If not, we lifted the rods to about 45 degrees, then dropped them, reeling in slack line as we did so. When four or five lifts like this didn’t produce a strike, we would reel in quickly and make another cast.

Some say a record largemouth swims in the waters of 182-acre Greenbo Lake. The best way to find out is with a plastic lizard, rigged Texas or Carolina style, bouncing down off the slopes toward the boat, in the cool of the night.

It could work, too, on Ohio’s smaller Turkey Creek Lake, located in Shawnee State Park off Ohio 125. That lake’s been around a long time. Surely some big largemouth swim there.

Nighttime provides some exciting fishing. It’s the way to go when daytime temperatures exceed 100 degrees Fahrenheit.

Keep cool.

NEW BASS LURES

Anglers are always looking for a bait that will entice more bass to strike, and it appears Rapala has come out with a couple of them in its new BX series.

These tough balsa-constructed baits come in two models, the BX Swimmer and the BX Minnow. Both allow anglers to hook and battle the strongest jaws, both in fresh and salt water.

“They’re the toughest balsa-constructed bait ever produced,” said Mike “Ike” Iaconelli, Rapala pro angler, whose job is to test new lures, accepting or rejecting them.

“The action these lures provide is incredible,” he added.

The BX Swimmer features an articulated body that harnesses a durable pivot system, producing a slow-sinking bait with methodical swimming action that entices strike after strike.
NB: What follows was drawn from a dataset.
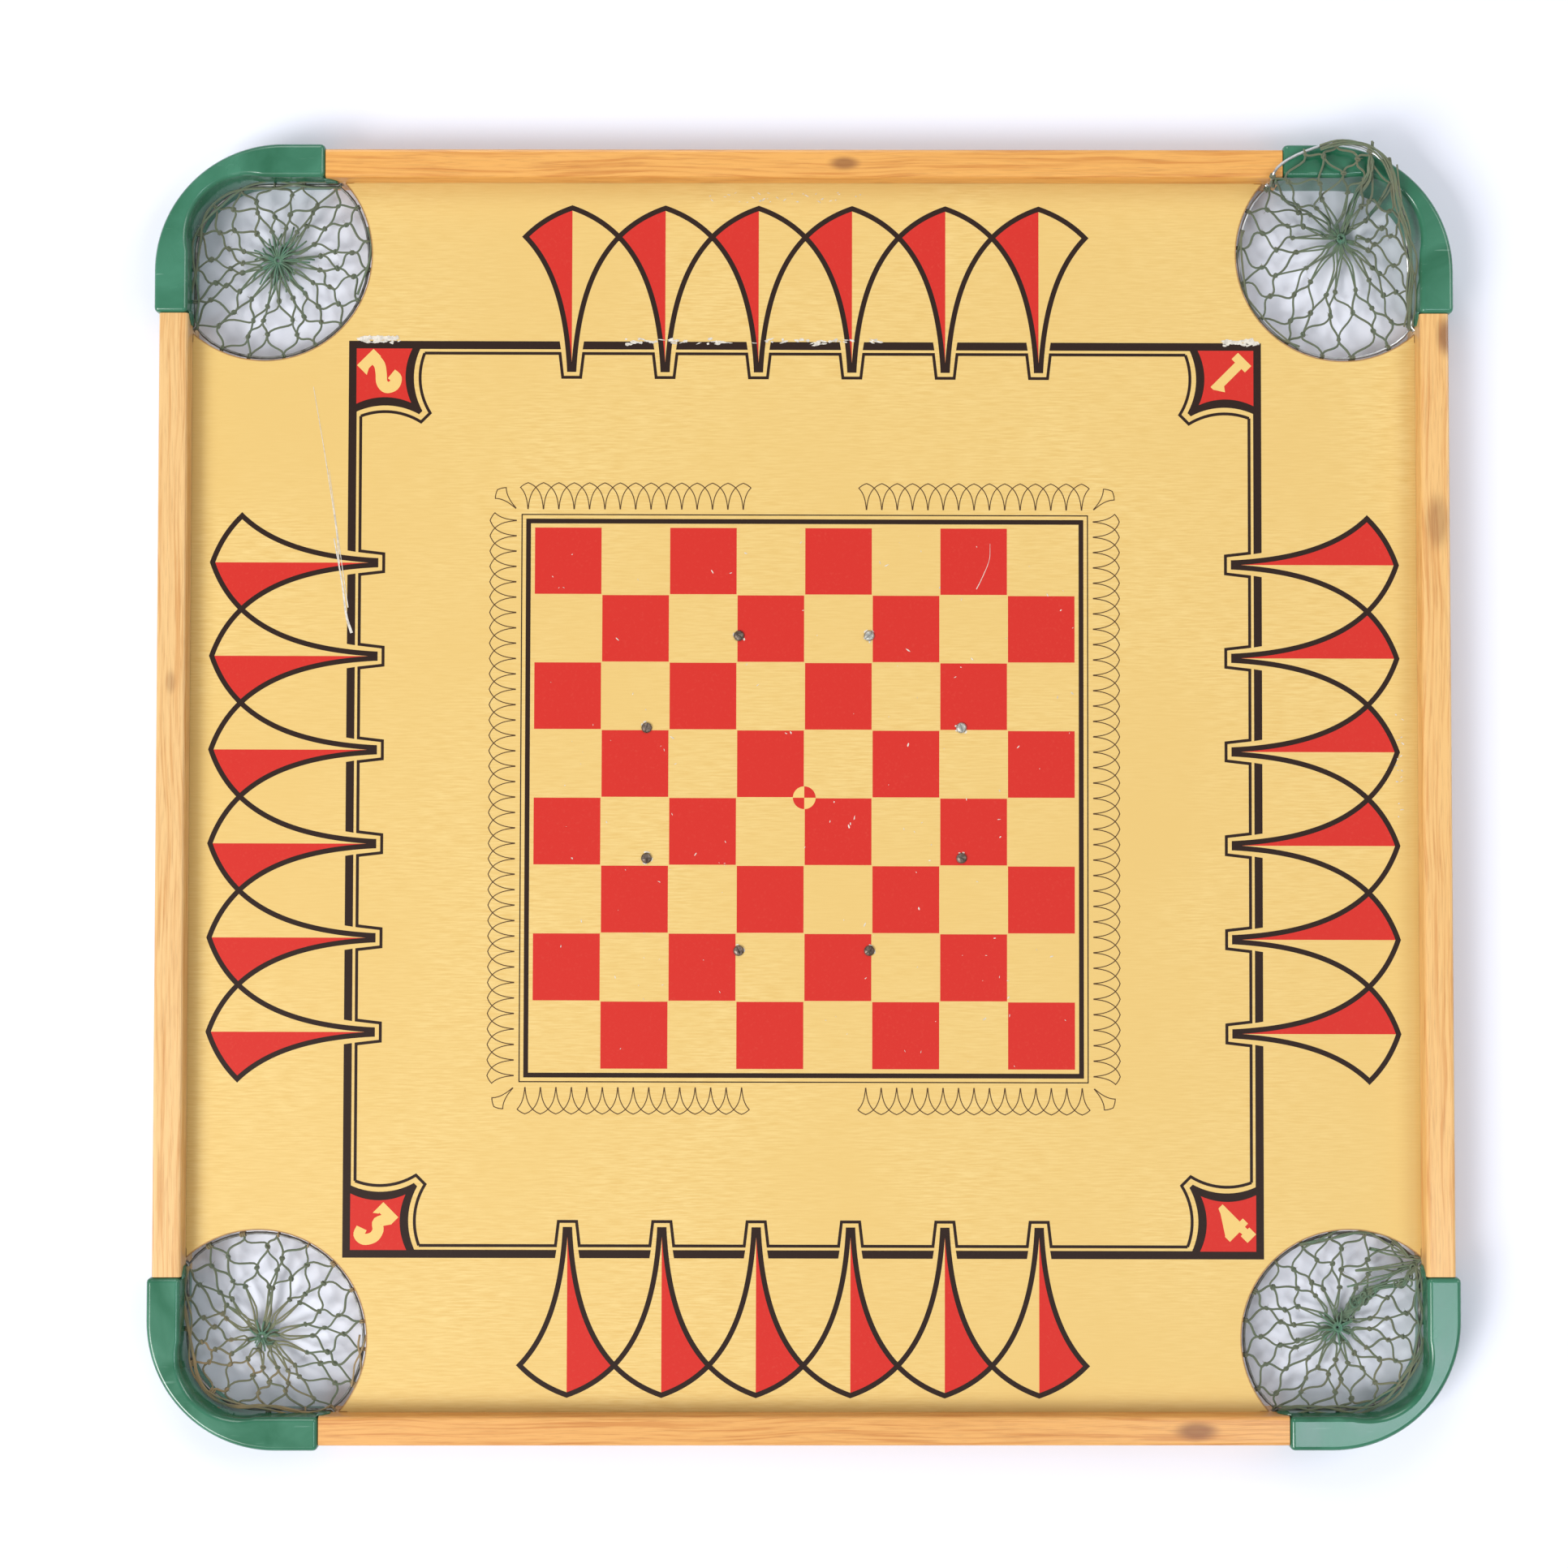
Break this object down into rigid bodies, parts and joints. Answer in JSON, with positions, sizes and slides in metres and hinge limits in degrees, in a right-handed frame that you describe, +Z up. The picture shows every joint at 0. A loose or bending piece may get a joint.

The BX Minnow is a sleek minnow-shaped bait with flat sides that flaunts a strong flash on the roll as it slices and twitches through the water.

According to Ike, the heads, gills and scales on the new lures meld together to form lifelike finishes unlike anything seen on balsa lures.

The Swimmer is nearly five inches long and the Minnow 4 inches long.

Rapala was unofficially founded in 1936 when Lauri Rapala invented the Rapala fishing lure. It has grown from those humble beginnings to become a market leader in the fishing tackle industry.

The Rapala brand is known by fishermen in more than 130 countries for its strict standards of craftsmanship.